My understanding of such thread is that you should return 1 for the
embryo -> listener order (for consistency). You can keep returning 0
for all the other 'undefined' cases.

Thanks!

Paolo
Kuniyuki Iwashima June 14, 2024, 6:55 p.m. UTC | #4
From: Paolo Abeni <pabeni@redhat.com>
Date: Fri, 14 Jun 2024 13:04:06 +0200
> On Tue, 2024-06-11 at 16:23 -0700, Kuniyuki Iwashima wrote:
> > From: Kent Overstreet <kent.overstreet@linux.dev>
> > Date: Tue, 11 Jun 2024 19:17:53 -0400
> > > On Tue, Jun 11, 2024 at 03:29:02PM GMT, Kuniyuki Iwashima wrote:
> > > > While GC is cleaning up cyclic references by SCM_RIGHTS,
> > > > unix_collect_skb() collects skb in the socket's recvq.
> > > > 
> > > > If the socket is TCP_LISTEN, we need to collect skb in the
> > > > embryo's queue.  Then, both the listener's recvq lock and
> > > > the embroy's one are held.
> > > > 
> > > > The locking is always done in the listener -> embryo order.
> > > > 
> > > > Let's define it as unix_recvq_lock_cmp_fn() instead of using
> > > > spin_lock_nested().
> > > > 
> > > > Signed-off-by: Kuniyuki Iwashima <kuniyu@amazon.com>
> > > > ---
> > > >  net/unix/af_unix.c | 17 +++++++++++++++++
> > > >  net/unix/garbage.c |  8 +-------
> > > >  2 files changed, 18 insertions(+), 7 deletions(-)
> > > > 
> > > > diff --git a/net/unix/af_unix.c b/net/unix/af_unix.c
> > > > index 8d03c5ef61df..8959ee8753d1 100644
> > > > --- a/net/unix/af_unix.c
> > > > +++ b/net/unix/af_unix.c
> > > > @@ -170,6 +170,21 @@ static int unix_state_lock_cmp_fn(const struct lockdep_map *_a,
> > > >  	/* unix_state_double_lock(): ascending address order. */
> > > >  	return cmp_ptr(a, b);
> > > >  }
> > > > +
> > > > +static int unix_recvq_lock_cmp_fn(const struct lockdep_map *_a,
> > > > +				  const struct lockdep_map *_b)
> > > > +{
> > > > +	const struct sock *a, *b;
> > > > +
> > > > +	a = container_of(_a, struct sock, sk_receive_queue.lock.dep_map);
> > > > +	b = container_of(_b, struct sock, sk_receive_queue.lock.dep_map);
> > > > +
> > > > +	/* unix_collect_skb(): listener -> embryo order. */
> > > > +	if (a->sk_state == TCP_LISTEN && unix_sk(b)->listener == a)
> > > > +		return -1;
> > > > +
> > > > +	return 0;
> > > > +}
> > > >  #endif
> > > 
> > > That's not symmetric.
> > 
> > I think we agreed this is allowed, no ?
> > 
> > https://lore.kernel.org/netdev/thzkgbuwuo3knevpipu4rzsh5qgmwhklihypdgziiruabvh46f@uwdkpcfxgloo/
> 
> My understanding of such thread is that you should return 1 for the
> embryo -> listener order (for consistency).
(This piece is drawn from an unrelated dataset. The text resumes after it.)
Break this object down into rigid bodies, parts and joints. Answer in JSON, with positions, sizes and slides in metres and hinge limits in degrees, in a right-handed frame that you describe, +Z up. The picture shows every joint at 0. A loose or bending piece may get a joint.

You can keep returning 0
> for all the other 'undefined' cases.

Ah, I understood.  Will do so in v3.

Thanks!
diff mbox series

Patch

diff --git a/net/unix/af_unix.c b/net/unix/af_unix.c
index 8d03c5ef61df..8959ee8753d1 100644
--- a/net/unix/af_unix.c
+++ b/net/unix/af_unix.c
@@ -170,6 +170,21 @@  static int unix_state_lock_cmp_fn(const struct lockdep_map *_a,
 	/* unix_state_double_lock(): ascending address order. */
 	return cmp_ptr(a, b);
 }
+
+static int unix_recvq_lock_cmp_fn(const struct lockdep_map *_a,
+				  const struct lockdep_map *_b)
+{
+	const struct sock *a, *b;
+
+	a = container_of(_a, struct sock, sk_receive_queue.lock.dep_map);
+	b = container_of(_b, struct sock, sk_receive_queue.lock.dep_map);
+
+	/* unix_collect_skb(): listener -> embryo order. */
+	if (a->sk_state == TCP_LISTEN && unix_sk(b)->listener == a)
+		return -1;
+
+	return 0;
+}
 #endif
 
 static unsigned int unix_unbound_hash(struct sock *sk)
@@ -1017,6 +1032,8 @@  static struct sock *unix_create1(struct net *net, struct socket *sock, int kern,
 	sk->sk_write_space	= unix_write_space;
 	sk->sk_max_ack_backlog	= READ_ONCE(net->unx.sysctl_max_dgram_qlen);
 	sk->sk_destruct		= unix_sock_destructor;
+	lock_set_cmp_fn(&sk->sk_receive_queue.lock, unix_recvq_lock_cmp_fn, NULL);
+
 	u = unix_sk(sk);
 	u->listener = NULL;
 	u->vertex = NULL;
diff --git a/net/unix/garbage.c b/net/unix/garbage.c
index dfe94a90ece4..eb8aa5171a68 100644
--- a/net/unix/garbage.c
+++ b/net/unix/garbage.c
@@ -337,11 +337,6 @@  static bool unix_vertex_dead(struct unix_vertex *vertex)
 	return true;
 }
 
-enum unix_recv_queue_lock_class {
-	U_RECVQ_LOCK_NORMAL,
-	U_RECVQ_LOCK_EMBRYO,
-};
-
 static void unix_collect_queue(struct unix_sock *u, struct sk_buff_head *hitlist)
 {
 	skb_queue_splice_init(&u->sk.sk_receive_queue, hitlist);
@@ -375,8 +370,7 @@  static void unix_collect_skb(struct list_head *scc, struct sk_buff_head *hitlist
 			skb_queue_walk(queue, skb) {
 				struct sk_buff_head *embryo_queue = &skb->sk->sk_receive_queue;
 
-				/* listener -> embryo order, the inversion never happens. */
-				spin_lock_nested(&embryo_queue->lock, U_RECVQ_LOCK_EMBRYO);
+				spin_lock(&embryo_queue->lock);
 				unix_collect_queue(unix_sk(skb->sk), hitlist);
 				spin_unlock(&embryo_queue->lock);
 			}